━━ INFORMATION SUPPLIED

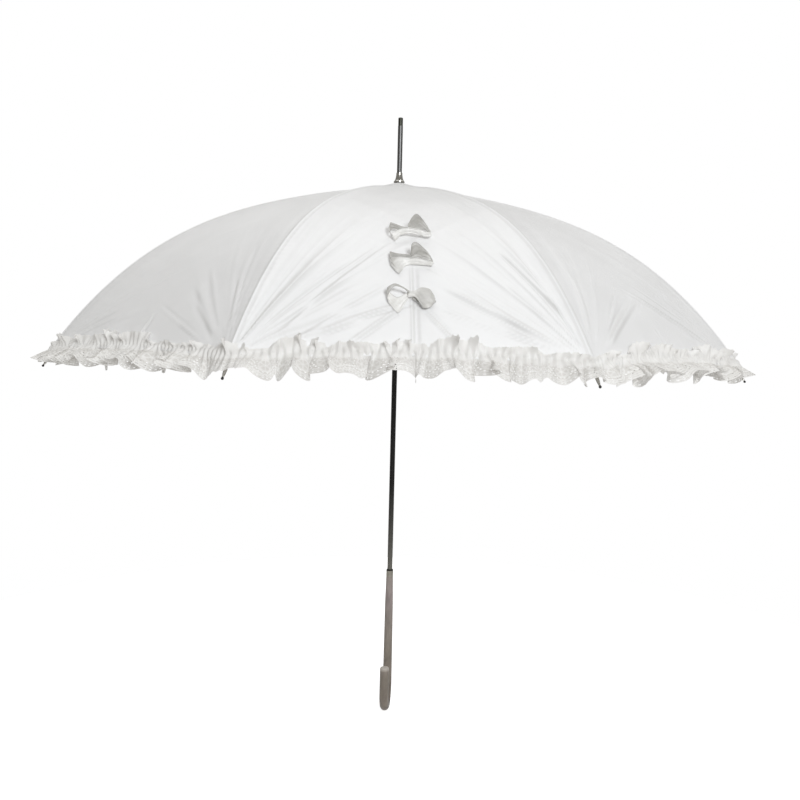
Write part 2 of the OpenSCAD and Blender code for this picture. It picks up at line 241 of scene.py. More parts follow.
def metal_material(name, colour, rough):
    """Drawn or plated metal: fine lines along its length, smudges and a little wear in its gloss."""
    material, tree, shader = new_material(name)
    set_inputs(shader, Metallic=1.0)
    lines = node(tree, "ShaderNodeTexNoise", Scale=1.0, Detail=4.0, Roughness=0.7)
    tree.links.new(coordinates(tree, METAL_STREAK), lines.inputs["Vector"])
    smudge = node(tree, "ShaderNodeTexNoise", Scale=1.0, Detail=5.0, Roughness=0.6)
    tree.links.new(coordinates(tree, (90, 90, 40)), smudge.inputs["Vector"])
    dark = tuple(c * 0.9 for c in colour)
    colours = ramp(tree, smudge.outputs["Fac"], [(0.3, dark), (0.65, colour)])
    tree.links.new(colours, shader.inputs["Base Color"])
    gloss = ramp(tree, smudge.outputs["Fac"], [(0.3, grey(rough + METAL_WEAR)), (0.7, grey(rough))])
    tree.links.new(gloss, shader.inputs["Roughness"])
    add_bump(tree, shader, [lines.outputs["Fac"]], [0.0000015])
    return material


def shaft_material():
    """Black nickel with painted light and shade: lighter towards the handle, where more light reaches the shaft below
    the canopy, and near black under it.
    """
    material, tree, shader = new_material("shaft_black_nickel")
    set_inputs(shader, Metallic=0.35, Specular_IOR_Level=0.5)
    place = node(tree, "ShaderNodeSeparateXYZ")
    tree.links.new(coordinates(tree, (1, 1, 1)), place.inputs["Vector"])
    height = node(tree, "ShaderNodeMapRange")
    low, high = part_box("handle_ring")[1].z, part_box("runner")[0].z
    height.inputs["From Min"].default_value = low
    height.inputs["From Max"].default_value = high
    tree.links.new(place.outputs["Z"], height.inputs["Value"])
    # painted light and shade: lighter near the handle, darkest under the canopy
    colours = ramp(
        tree,
        height.outputs["Result"],
        [(0.0, (0.13, 0.125, 0.11)), (0.12, (0.07, 0.068, 0.06)), (0.3, grey(0.010)), (1.0, grey(0.007))],
    )
    tree.links.new(colours, shader.inputs["Base Color"])
    smudge = node(tree, "ShaderNodeTexNoise", Scale=1.0, Detail=6.0, Roughness=0.6)
    tree.links.new(coordinates(tree, (60, 60, 25)), smudge.inputs["Vector"])
    gloss = ramp(tree, smudge.outputs["Fac"], [(0.3, grey(0.32)), (0.75, grey(0.2))])
    tree.links.new(gloss, shader.inputs["Roughness"])
    add_bump(tree, shader, [smudge.outputs["Fac"]], [0.00002])
    return material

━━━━

▶ SET TASK
Return the material in full, exactly as shown.

▶ COMPLETE RESPONSE
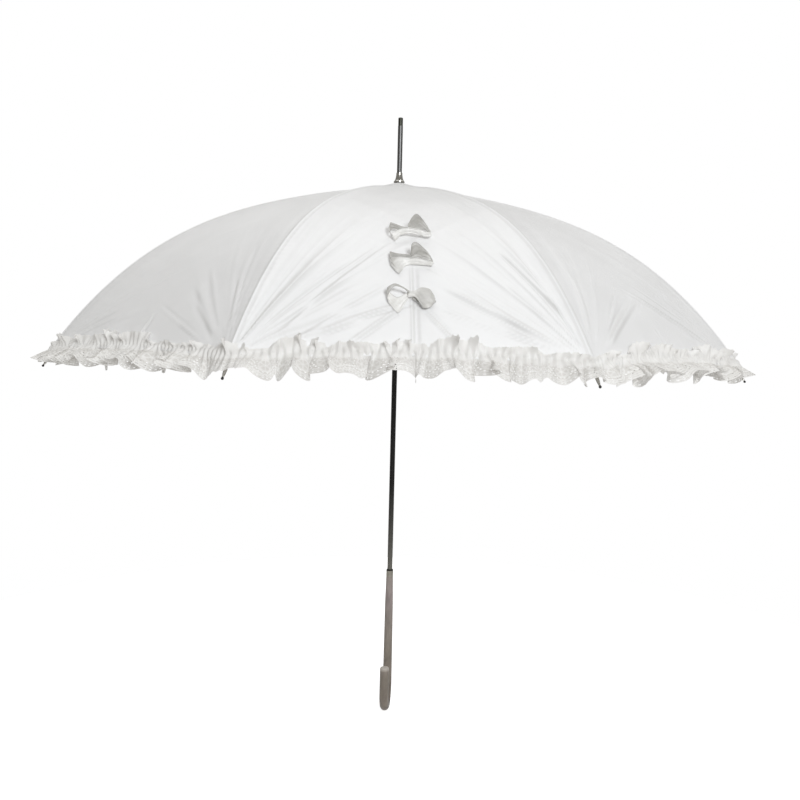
Write part 2 of the OpenSCAD and Blender code for this picture. It picks up at line 241 of scene.py. More parts follow.
def metal_material(name, colour, rough):
    """Drawn or plated metal: fine lines along its length, smudges and a little wear in its gloss."""
    material, tree, shader = new_material(name)
    set_inputs(shader, Metallic=1.0)
    lines = node(tree, "ShaderNodeTexNoise", Scale=1.0, Detail=4.0, Roughness=0.7)
    tree.links.new(coordinates(tree, METAL_STREAK), lines.inputs["Vector"])
    smudge = node(tree, "ShaderNodeTexNoise", Scale=1.0, Detail=5.0, Roughness=0.6)
    tree.links.new(coordinates(tree, (90, 90, 40)), smudge.inputs["Vector"])
    dark = tuple(c * 0.9 for c in colour)
    colours = ramp(tree, smudge.outputs["Fac"], [(0.3, dark), (0.65, colour)])
    tree.links.new(colours, shader.inputs["Base Color"])
    gloss = ramp(tree, smudge.outputs["Fac"], [(0.3, grey(rough + METAL_WEAR)), (0.7, grey(rough))])
    tree.links.new(gloss, shader.inputs["Roughness"])
    add_bump(tree, shader, [lines.outputs["Fac"]], [0.0000015])
    return material


def shaft_material():
    """Black nickel with painted light and shade: lighter towards the handle, where more light reaches the shaft below
    the canopy, and near black under it.
    """
    material, tree, shader = new_material("shaft_black_nickel")
    set_inputs(shader, Metallic=0.35, Specular_IOR_Level=0.5)
    place = node(tree, "ShaderNodeSeparateXYZ")
    tree.links.new(coordinates(tree, (1, 1, 1)), place.inputs["Vector"])
    height = node(tree, "ShaderNodeMapRange")
    low, high = part_box("handle_ring")[1].z, part_box("runner")[0].z
    height.inputs["From Min"].default_value = low
    height.inputs["From Max"].default_value = high
    tree.links.new(place.outputs["Z"], height.inputs["Value"])
    # painted light and shade: lighter near the handle, darkest under the canopy
    colours = ramp(
        tree,
        height.outputs["Result"],
        [(0.0, (0.13, 0.125, 0.11)), (0.12, (0.07, 0.068, 0.06)), (0.3, grey(0.010)), (1.0, grey(0.007))],
    )
    tree.links.new(colours, shader.inputs["Base Color"])
    smudge = node(tree, "ShaderNodeTexNoise", Scale=1.0, Detail=6.0, Roughness=0.6)
    tree.links.new(coordinates(tree, (60, 60, 25)), smudge.inputs["Vector"])
    gloss = ramp(tree, smudge.outputs["Fac"], [(0.3, grey(0.32)), (0.75, grey(0.2))])
    tree.links.new(gloss, shader.inputs["Roughness"])
    add_bump(tree, shader, [smudge.outputs["Fac"]], [0.00002])
    return material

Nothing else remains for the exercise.